The nightmare

Lebanese art student Salam El Zaatari has been held in solitary confinement for six weeks after airport security found an artist's knife in his carry-on case. His real crime: Being an Arab.

Dec 11, 2001 | Malek Francis, chairman of the American Lebanese Congress, remembers his alarm when he heard that a 21-year-old Middle Eastern man had been arrested in Pittsburgh Oct. 28 trying to board an airplane with a knife. "Right away I wondered if he was one of them," Francis recalls, referring to the al-Qaida operatives who hijacked four planes Sept. 11 and turned them into missiles aimed at New York and the Pentagon.

Certainly Pittsburgh media thought so, at first. TV news bulletins reported that an "Arab" was "prevented" from "smuggling a knife" aboard an airplane, which was variously "hidden" or "stashed" in his laptop case. The mug shot that accompanied newspaper stories the the following days confirmed the public's worst fears: a dark-skinned, goateed young man, with the type of brooding expression that seemed to hint at coming violence.

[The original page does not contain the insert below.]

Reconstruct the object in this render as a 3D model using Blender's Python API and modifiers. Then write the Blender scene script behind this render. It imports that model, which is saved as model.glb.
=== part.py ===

Because the young man, Salam Ibrahim El Zaatari, was from Lebanon, Francis was soon asked to get involved in the case. The American Lebanese Congress works to improve relations between Arabs, Christians and Jews; Francis has been honored for his activism by an invitation to the White House, courtesy of former first lady Hillary Clinton. The transportation engineer says he was initially skeptical about El Zaatari's innocence. "If he was guilty, then I didn't want to get involved with him," Francis recalls. "I wouldn't have anything to do with someone like that."

Six weeks after El Zaatari's arrest, his advocates -- including an outraged Malek Francis -- say the former Art Institute of Pittsburgh student was guilty of nothing more than failing to notify immigration officials that he'd left school, and forgetting he had a disposable utility knife he used in his artwork tucked into his laptop case when he boarded a Northwest Airlines plane bound for Beirut via Detroit and Amsterdam. Since then, he's been held without bail in Allegheny County Jail, locked 23 hours a day in a cramped protective custody cell, frightened of the other prisoners who have threatened to kill the accused "terrorist."

A week ago Attorney General John Ashcroft released El Zaatari's name along with 93 others who were charged with federal crimes after the aggressive anti-terror sweep spurred by the Sept. 11 attacks. But the U.S. attorney's office has offered no evidence linking the art student with any terror activities, and several law enforcement officials have admitted they don't think there is any. They defend El Zaatari's prosecution nonetheless, insisting he broke a federal law by carrying weapons on an airplane. Holding him without bail is necessary, they say, because he's a flight risk.

But his defenders insist federal officials are making an example of El Zaatari, and say he'd never have been detained in the first place if it wasn't a time when Americans look twice at young Middle Eastern men.

"Everyone knows he's harmless," insists Francis, who discovered that the young man he initially thought might be a terrorist came from the same town he did, Saida, Lebanon. El Zaatari turned out to be the nephew of Francis's high school principal, a courageous man who prevented marauding Palestinian militia men from kidnapping Christians like Francis from school, a few times receiving vicious beatings for his efforts. Now Francis is grateful for the chance to return the favor to young El Zaatari, even offering his house as collateral in an attempt to free the young man on bail, but so far his efforts have been unsuccessful.

"If he were connected to organizations or knew anyone it might be different, but he isn't," says an angry Francis. "In fact, his family has been victims of fanatics in Lebanon. It's time to let this poor guy go home."